Jouvet veut Claudia comme Elvire : extatique, inconsciente, égarée, et même anorexique, dans un « état de viduité » tel que l’actrice devienne pure transparence, pure voix qui jaillit entre le texte et le monde, pure interprète.
« C’est quelqu’un qui vient délivrer un message malgré lui. » Jouvet parle d’Elvire à Claudia, mais ce faisant ne lui donne-t-il pas une définition de l’acteur, la plus utopique et peut-être la plus belle ? À la fin de ces leçons, en effet, nous avons affaire à quelqu’un qui n’est plus Claudia, à quelque chose qui n’est plus pour la comédienne « la niaise manie de son moi encombrant qui la possède ».

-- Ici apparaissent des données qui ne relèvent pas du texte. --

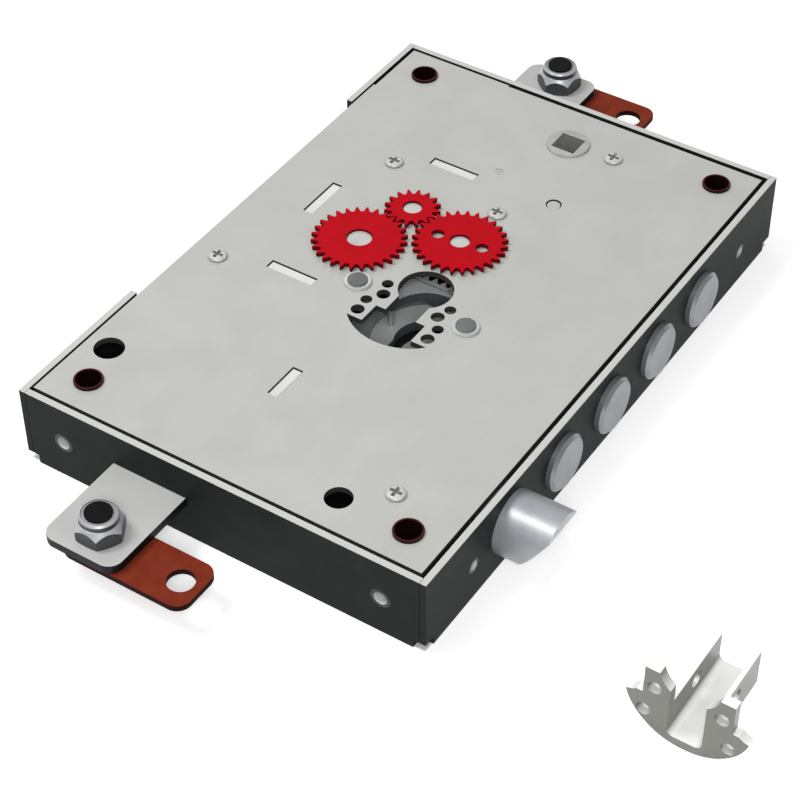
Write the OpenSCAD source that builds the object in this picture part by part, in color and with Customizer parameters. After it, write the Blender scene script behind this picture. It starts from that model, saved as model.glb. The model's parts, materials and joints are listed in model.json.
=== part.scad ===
// Armoured door lock lying on the back of its case, bolts towards +X.
// Millimetres. The origin is the centre of the case's outer base face.

/* [Case] */
// Width of the case from the back wall to the bolt wall
case_w = 138; // [137:0.5:142]
// Length of the case between the two end walls
case_l = 206; // [205:0.5:212]
// Height of the case over its rim
case_h = 27; // [27:0.5:30]
// Sheet thickness of the case
sheet_t = 2; // [1.6:0.1:2.2]
// Thickness of the cover
cover_t = 2; // [1.6:0.1:2.2]

/* [Bolts] */
// Diameter of the four dead bolts
bolt_d = 18; // [16:0.2:18.2]
// Spacing of the dead bolts
bolt_pitch = 28; // [26.5:0.5:28]
// How far the withdrawn dead bolts stand out of the wall
bolt_proud = 2.5; // [1.5:0.5:5]
// Diameter of the latch bolt
latch_d = 20; // [18:0.2:20]
// How far the latch bolt stands out of the wall
latch_out = 16.6; // [14.6:0.2:16.6]

/* [Gears] */
// Thickness of the three gears on the cover
gear_t = 1.5; // [1.2:0.1:2]

/* [Openings] */
// Radius of the round part of the cylinder opening
cyl_r = 8.5; // [8.2:0.1:8.8]
// Square of the handle follower
square_w = 8.1; // [7:0.1:8.6]
// Bore of the four corner bushes
bush_bore = 7.5; // [6.8:0.1:7.8]

/* [Rod connectors] */
// Diameter of the rod connector screws
stud_d = 8; // [7:0.2:8]
// Width of the two link plates
link_w = 17.8; // [15:0.2:20]

/* [Cylinder bracket] */
// Length of the loose cylinder bracket
bracket_len = 30; // [24:1:40]

/* [Hidden] */
$fn = 48;

// Clearances: a press or riveted joint, and a running joint
fit_c = 0.01;
run_c = 0.06;

half_w = case_w / 2;
half_l = case_l / 2;
cover_top = case_h;
cover_low = case_h - cover_t;
cover_gap = 1.4;
bolt_z = 13.3;
bolt_y0 = -31.5;
latch_y = 2.3 - half_l * 0.6;
cyl_x = 5;
cyl_y = -3;
follower_x = 5;
follower_y = half_l - 21;

screw_xy = [[-56.6, -24.4], [44.2, -half_l + 23.6], [-37, 43.8], [4.2, 39.2], [21, half_l - 20]];
bush_x = half_w - 14.4;
bush_y = half_l - 13.8;
bush_xy = [[-bush_x, -bush_y], [bush_x, -bush_y], [-bush_x, bush_y], [bush_x, bush_y]];
boss_xy = [[-14, -11.4], [24.2, -11.4]];
tab_hole = [[11.1, -7, 1.8], [9.6, -11.6, 2.1], [12.6, -16.3, 1.8], [12.3, -21.4, 2.1]];
front_insert_y = [-half_l + 24.3, half_l - 22.7];
end_insert_x = [-half_w + 14.5, half_w - 14.5];

rib_t = 3;
rib_a = [-19.3, 51.5];
rib_b = [-46, 16.7];
rib_c = [-33.3, -18.3];
rib_d = [-7, latch_y + 0.6];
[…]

C’est après de longs mois d’exercices, d’entraînements physiques et spirituels, que surgit ce moment soudain et merveilleux où de l’oubli de soi naît pour elle le grand Art du théâtre. Ça parle. Comme les maîtres zen se réjouissent quand, dans l’art chevaleresque du tir à l’arc japonais, « quelque chose a tiré ».
« La nue éclate, on voit tout à coup l’apparition et puis elle parle, et quand c’est fini, c’est fini. »


Ainsi Louis Jouvet enseignait-t-il en 1940 l’art de l’acteur.